> **Request**
Give back the lines exactly, from the first one to the line with "const SMALL_ROUND = 14;", both ends included.

> **Source records**
• • • •

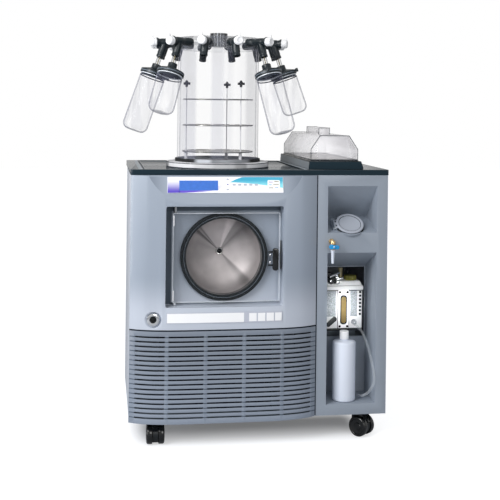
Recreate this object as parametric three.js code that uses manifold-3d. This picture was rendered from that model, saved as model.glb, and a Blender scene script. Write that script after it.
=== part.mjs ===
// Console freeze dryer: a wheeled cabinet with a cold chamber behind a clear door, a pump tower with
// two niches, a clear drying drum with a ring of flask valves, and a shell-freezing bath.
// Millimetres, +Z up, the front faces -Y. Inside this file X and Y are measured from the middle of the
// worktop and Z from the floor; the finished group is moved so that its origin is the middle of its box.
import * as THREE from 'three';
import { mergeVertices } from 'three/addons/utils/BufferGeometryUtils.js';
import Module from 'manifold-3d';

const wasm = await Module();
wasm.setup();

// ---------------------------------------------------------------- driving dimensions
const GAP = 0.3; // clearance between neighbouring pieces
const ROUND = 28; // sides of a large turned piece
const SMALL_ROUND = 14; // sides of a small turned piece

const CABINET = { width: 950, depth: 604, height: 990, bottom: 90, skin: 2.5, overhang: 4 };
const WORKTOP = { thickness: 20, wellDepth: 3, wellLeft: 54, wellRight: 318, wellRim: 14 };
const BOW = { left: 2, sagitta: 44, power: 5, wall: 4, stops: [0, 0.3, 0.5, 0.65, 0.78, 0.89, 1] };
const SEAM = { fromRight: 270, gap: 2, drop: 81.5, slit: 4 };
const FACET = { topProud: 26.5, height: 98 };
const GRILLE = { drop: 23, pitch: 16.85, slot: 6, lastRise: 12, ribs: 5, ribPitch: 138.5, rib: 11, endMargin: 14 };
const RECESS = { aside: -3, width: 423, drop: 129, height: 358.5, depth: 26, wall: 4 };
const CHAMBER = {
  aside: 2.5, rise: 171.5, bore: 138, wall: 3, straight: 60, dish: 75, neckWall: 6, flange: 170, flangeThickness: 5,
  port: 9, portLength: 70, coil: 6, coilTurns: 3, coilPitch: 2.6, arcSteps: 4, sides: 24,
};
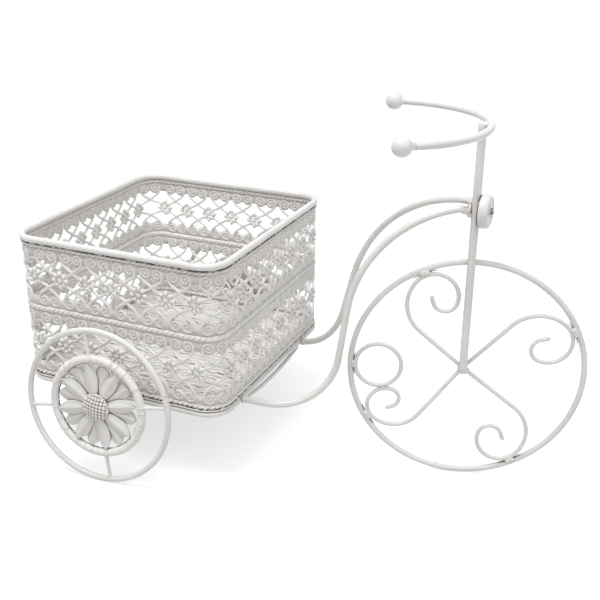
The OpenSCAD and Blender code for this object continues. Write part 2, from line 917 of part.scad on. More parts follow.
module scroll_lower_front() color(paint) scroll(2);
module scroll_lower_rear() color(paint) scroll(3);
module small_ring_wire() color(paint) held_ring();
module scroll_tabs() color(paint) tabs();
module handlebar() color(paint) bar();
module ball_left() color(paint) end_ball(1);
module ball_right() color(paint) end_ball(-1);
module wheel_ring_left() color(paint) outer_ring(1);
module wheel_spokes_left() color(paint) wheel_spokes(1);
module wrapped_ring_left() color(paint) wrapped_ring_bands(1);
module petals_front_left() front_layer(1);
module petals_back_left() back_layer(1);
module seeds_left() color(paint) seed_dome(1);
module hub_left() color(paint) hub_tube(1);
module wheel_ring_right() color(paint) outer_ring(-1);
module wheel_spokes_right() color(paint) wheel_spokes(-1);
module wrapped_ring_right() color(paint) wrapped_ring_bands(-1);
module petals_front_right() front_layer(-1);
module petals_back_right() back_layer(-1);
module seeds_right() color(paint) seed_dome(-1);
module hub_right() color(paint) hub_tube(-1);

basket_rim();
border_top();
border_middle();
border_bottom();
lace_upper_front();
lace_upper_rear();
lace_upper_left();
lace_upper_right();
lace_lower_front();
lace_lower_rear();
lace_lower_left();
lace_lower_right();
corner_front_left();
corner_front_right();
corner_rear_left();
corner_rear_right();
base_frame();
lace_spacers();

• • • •

> **Solution below**
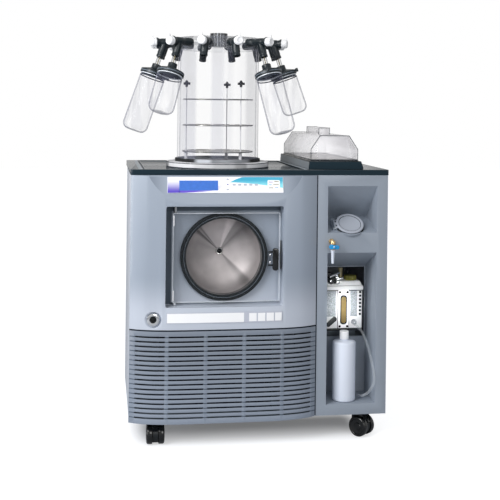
Recreate this object as parametric three.js code that uses manifold-3d. This picture was rendered from that model, saved as model.glb, and a Blender scene script. Write that script after it.
=== part.mjs ===
// Console freeze dryer: a wheeled cabinet with a cold chamber behind a clear door, a pump tower with
// two niches, a clear drying drum with a ring of flask valves, and a shell-freezing bath.
// Millimetres, +Z up, the front faces -Y. Inside this file X and Y are measured from the middle of the
// worktop and Z from the floor; the finished group is moved so that its origin is the middle of its box.
import * as THREE from 'three';
import { mergeVertices } from 'three/addons/utils/BufferGeometryUtils.js';
import Module from 'manifold-3d';

const wasm = await Module();
wasm.setup();

// ---------------------------------------------------------------- driving dimensions
const GAP = 0.3; // clearance between neighbouring pieces
const ROUND = 28; // sides of a large turned piece
const SMALL_ROUND = 14; // sides of a small turned piece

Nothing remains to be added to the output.